Laurie: Yes, and I needed that too when I first got into the literature. Again because it sounds so hokey, ‘gratitude and connect with your fellow man.’ I’m a Gen X person, and it’s not the advice that I would naturally gravitate toward. But then you hear about the results, you read the papers, and you see the graphs, and you’re like, ‘Okay, this stuff sounds hokey, but it works. Do I want to be happy or not? Let me just embrace it.’  Scientifically we know there’s some there there.

PC: What does season two look like? What’s coming out next?

Laurie: Yeah so, we’re going to do a bit of a mini-season at the new year with this idea of ‘new year, new you.’ We’ll start with an episode on the fresh start effect, which is the scientific effect that there’s a reason that people get more motivated at the new year. It’s that these temporal boundaries can allow us to think of ourselves as a different person. It can give us the hope to start things anew. We want to embrace this with The Happiness Lab because this is a moment where you are going to learn new stuff, so let’s give you the new stuff. That mini-season will be very specific tips from positive psychology, which shows what you can do in the new year to feel better.
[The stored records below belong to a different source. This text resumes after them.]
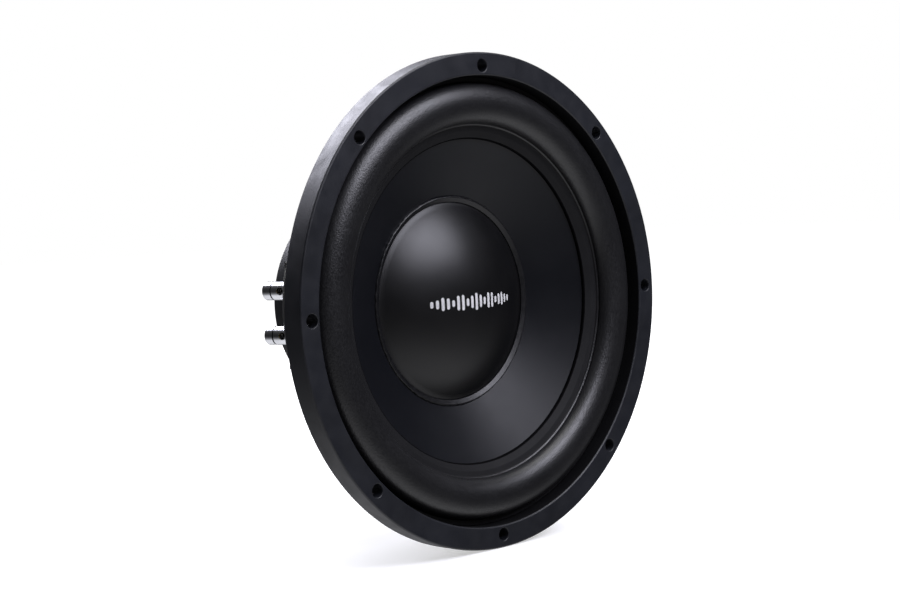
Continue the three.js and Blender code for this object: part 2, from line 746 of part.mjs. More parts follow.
function terminalGroup(label, side) {
  const group = new THREE.Group();
  group.position.z = side * TERMINAL_SPACING / 2;
  group.add(
    piece(`${label}_terminal_post`, post(), finish.brass),
    piece(`${label}_terminal_collar`, collar(), finish.plastic),
    piece(`${label}_terminal_sleeve`, sleeve(), finish.chrome),
    piece(`${label}_terminal_cap`, buttonCap(), finish.chrome),
    piece(`${label}_terminal_spring`, pushSpring(), finish.steel),
    piece(`${label}_terminal_solder_tab`, solderTab(side), finish.brass),
    piece(`${label}_terminal_washer`, washer(), finish.plastic),
    piece(`${label}_terminal_nut`, nut(), finish.steel),
  );
  return group;
}

function terminals() {
  const group = new THREE.Group();
  group.position.set(-TERMINAL_RADIUS, TERMINAL_BASE_Y, 0);
  group.rotation.z = TERMINAL_SPLAY;
  group.add(piece('terminal_panel', terminalPanel(), finish.plastic));
  PANEL_RIVET_X.forEach((x, i) => {
    const rivet = piece(`panel_rivet_${i + 1}`, panelRivet(), finish.steel);
    rivet.position.x = x;
    group.add(rivet);
  });
  group.add(terminalGroup('upper', 1), terminalGroup('lower', -1));
  return group;
}

function motorRivets() {
  const group = new THREE.Group();
  for (let i = 0; i < MOTOR_RIVET_COUNT; i += 1) {
    const rivet = piece(`motor_rivet_${i + 1}`, motorRivet(), finish.steel);
    const turn = motorRivetTurn(i);
    rivet.position.set(MOTOR_RIVET_CIRCLE * Math.cos(turn), 0, -MOTOR_RIVET_CIRCLE * Math.sin(turn));
    group.add(rivet);
  }
  return group;
}

function driver() {
  const group = new THREE.Group();
  group.add(
    piece('gasket_ring', gasketRing(), finish.gasket),
    piece('basket', basket(), finish.paint),
    piece('surround', surround(), finish.rubber),
    piece('cone', cone(), finish.cone),
    piece('dust_cap', dustCap(), finish.cap),
    piece('cap_glue_bead', capGlueBead(), finish.glue),
    piece('former_glue_collar', formerGlueCollar(), finish.glue),
    piece('voice_coil_former',
      tube(FORMER_INNER_RADIUS, FORMER_OUTER_RADIUS, FORMER_FRONT_Y, FORMER_REAR_Y), finish.former),
    piece('voice_coil_winding', winding(), finish.copper),
    piece('spider', spider(), finish.cloth),
    piece('top_plate', topPlate(), finish.plate),
    piece('magnet',
      tube(MAGNET_BORE_RADIUS, MAGNET_OUTER_RADIUS, magnetY, magnetY + MAGNET_THICKNESS), finish.magnet),
    piece('t_yoke', tYoke(), finish.plate),
    piece('magnet_boot', magnetBoot(), finish.rubber),
    piece('upper_tinsel_lead', tinselLead(1), finish.brass),
    piece('lower_tinsel_lead', tinselLead(-1), finish.brass),
    motorRivets(),
    terminals(),
  );
  return group;
}

export default driver();
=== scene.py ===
"""The looks of a car subwoofer driver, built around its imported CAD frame.

The driver's axis is Y: the cone faces -Y, the motor is at +Y, and +Z is up. Sizes are in millimetres
until build() turns them into metres, and the baffle plane is at y = 0.
"""
import math

import bmesh
import bpy
from mathutils import Matrix, Vector, noise


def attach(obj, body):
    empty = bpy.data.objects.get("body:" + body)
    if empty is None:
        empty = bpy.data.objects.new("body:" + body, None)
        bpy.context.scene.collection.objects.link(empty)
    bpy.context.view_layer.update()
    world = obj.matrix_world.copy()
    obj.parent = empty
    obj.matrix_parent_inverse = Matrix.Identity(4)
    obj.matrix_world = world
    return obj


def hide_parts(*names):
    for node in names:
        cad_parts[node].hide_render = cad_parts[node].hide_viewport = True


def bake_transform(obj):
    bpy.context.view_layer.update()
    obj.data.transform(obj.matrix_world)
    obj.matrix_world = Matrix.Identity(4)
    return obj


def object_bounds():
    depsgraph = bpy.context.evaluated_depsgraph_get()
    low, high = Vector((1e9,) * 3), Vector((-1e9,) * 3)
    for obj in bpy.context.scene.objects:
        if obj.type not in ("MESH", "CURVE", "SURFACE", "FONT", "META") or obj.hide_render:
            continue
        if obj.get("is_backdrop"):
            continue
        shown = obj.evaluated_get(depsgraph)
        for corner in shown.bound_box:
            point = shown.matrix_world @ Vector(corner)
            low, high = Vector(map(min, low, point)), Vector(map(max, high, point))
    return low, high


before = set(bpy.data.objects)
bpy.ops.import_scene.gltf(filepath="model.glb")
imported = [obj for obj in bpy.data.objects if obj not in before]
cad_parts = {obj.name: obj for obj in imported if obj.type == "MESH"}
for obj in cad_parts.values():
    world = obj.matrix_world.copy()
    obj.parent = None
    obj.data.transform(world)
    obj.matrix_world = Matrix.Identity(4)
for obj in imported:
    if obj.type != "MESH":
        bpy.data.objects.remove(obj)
CAD_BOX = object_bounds()

# ---- driving dimensions, in millimetres ----------------------------------------------------------
MM = 0.001
FULL_TURN = 2 * math.pi
TINY = 1e-6
GAP = 0.3                     # clearance between pieces that touch
SHARP_ANGLE = math.radians(40)
RIM_SEGMENTS = 288
RING_SEGMENTS = 160
SMALL_SEGMENTS = 48
BUTTON_SEGMENTS = 96

BOLT_COUNT = 8
BOLT_CIRCLE_RADIUS = 149
GASKET_HOLE_RADIUS = 4.2
FLANGE_HOLE_RADIUS = 2.8
GASKET_EDGE = 1.3
SKIRT_THICKNESS = 2.4

SHEET = 2                     # basket steel
SHEET_EDGE = 0.45
SPOKE_COUNT = 6
TERMINAL_SPOKE = 3            # the spoke at -X, counted from +X
WINDOW_HALF_ANGLE = math.radians(15)
WINDOW_OUTER_RADIUS = 134.2
WINDOW_INNER_RADIUS = 99.5
WINDOW_CORNER = 7
SLOT_HALF_WIDTH = 12
SLOT_HALF_HEIGHT = 4.4
SLOT_Y = 60
FLOOR_HOLE_RADIUS = 37
FLOOR_Y = 74                  # where the motor is riveted
LEDGE_Y = 49.6                # where the spider is glued
WALL_RADIUS = 80.5            # where the wall with the slots begins
WINDOW_OUTER_MARGIN = 7       # sheet between a window and the plain rows outside it
WINDOW_INNER_MARGIN = 3.2

CONE_SLOPE = 0.52
CONE_OUTER_RADIUS = 113
CONE_OUTER_Y = -1.9
CONE_THICKNESS = 1.3
ROLL_CENTRE_RADIUS = 126
ROLL_HALF_WIDTH = 13
ROLL_HEIGHT = 10
ROLL_BASE_Y = -4.1
SURROUND_THICKNESS = 1.5
SURROUND_LAND_RADIUS = 142.4
LIP_INNER_RADIUS = 103.7
LIP_SHADE_WIDTH = 0.9                # width of the lip's edge that gets painted shade
CAP_THICKNESS = 1.2

GROOVE_DEPTH = 0.7            # in the rear faces of yoke and boot
YOKE_POLE_RADIUS = 30.4
YOKE_PLATE_THICKNESS = 8

MOTOR_RIVET_COUNT = 4
MOTOR_RIVET_CIRCLE = 52
MOTOR_RIVET_RADIUS = 2.5
MOTOR_RIVET_HEAD_RADIUS = 4.4
MOTOR_RIVET_HOLE_RADIUS = 2.7

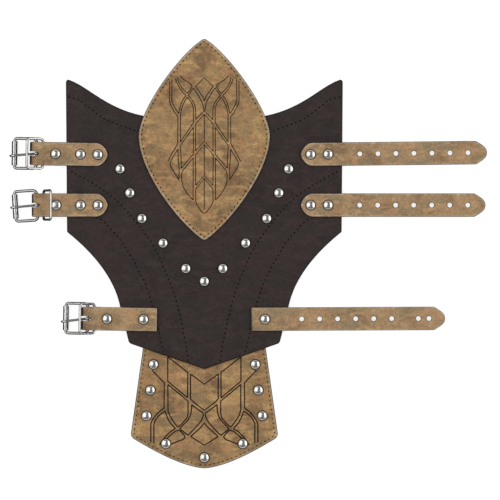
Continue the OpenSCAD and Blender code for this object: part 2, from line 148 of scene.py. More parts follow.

Then our full season two, which will launch probably sometime in mid-spring, is going to be a lot more of the same. It’s actually some episodes that I think are going to push people even more to think about what technology is really doing to you in ways that you don’t expect. It’s going to push us a little bit more to be thinking about the way that we structure our day and our time.

I’m hoping that we can get more into some of the systems that are affecting our happiness. So far, we’ve focused a lot on individual behavior, but it’s not just our intuitions that are bad. We set up these social structures and cultural institutions that aren’t great either. What can we do to start dismantling those as well?

PC: Is there anything you wanted to talk about, or think our readers would want to know?

Laurie: No, I think it’s awesome that you can highlight the show notes, because I feel like that’s the thing we haven’t done a great job of getting the word out about. I think people really value them. That’s perfect to highlight here.

PC: And last but not least, what podcasts are you listening to right now or that have you listened to in the past and loved?

Laurie: Well, one of the reasons I was excited to sign with Pushkin was because I really like Revisionist History. I think Malcolm Gladwell is an awesome storyteller. I’ve also checked out The Science of Happiness, which is a podcast that comes out of the Greater Good Science Center at Berkeley. It’s a very different kind of model than The Happiness Lab. It is folks talking together rather than scripted interviews, but they cover a lot of similar terrain. If you want to dive even deeper into the science of well-being, that’s a great podcast for you.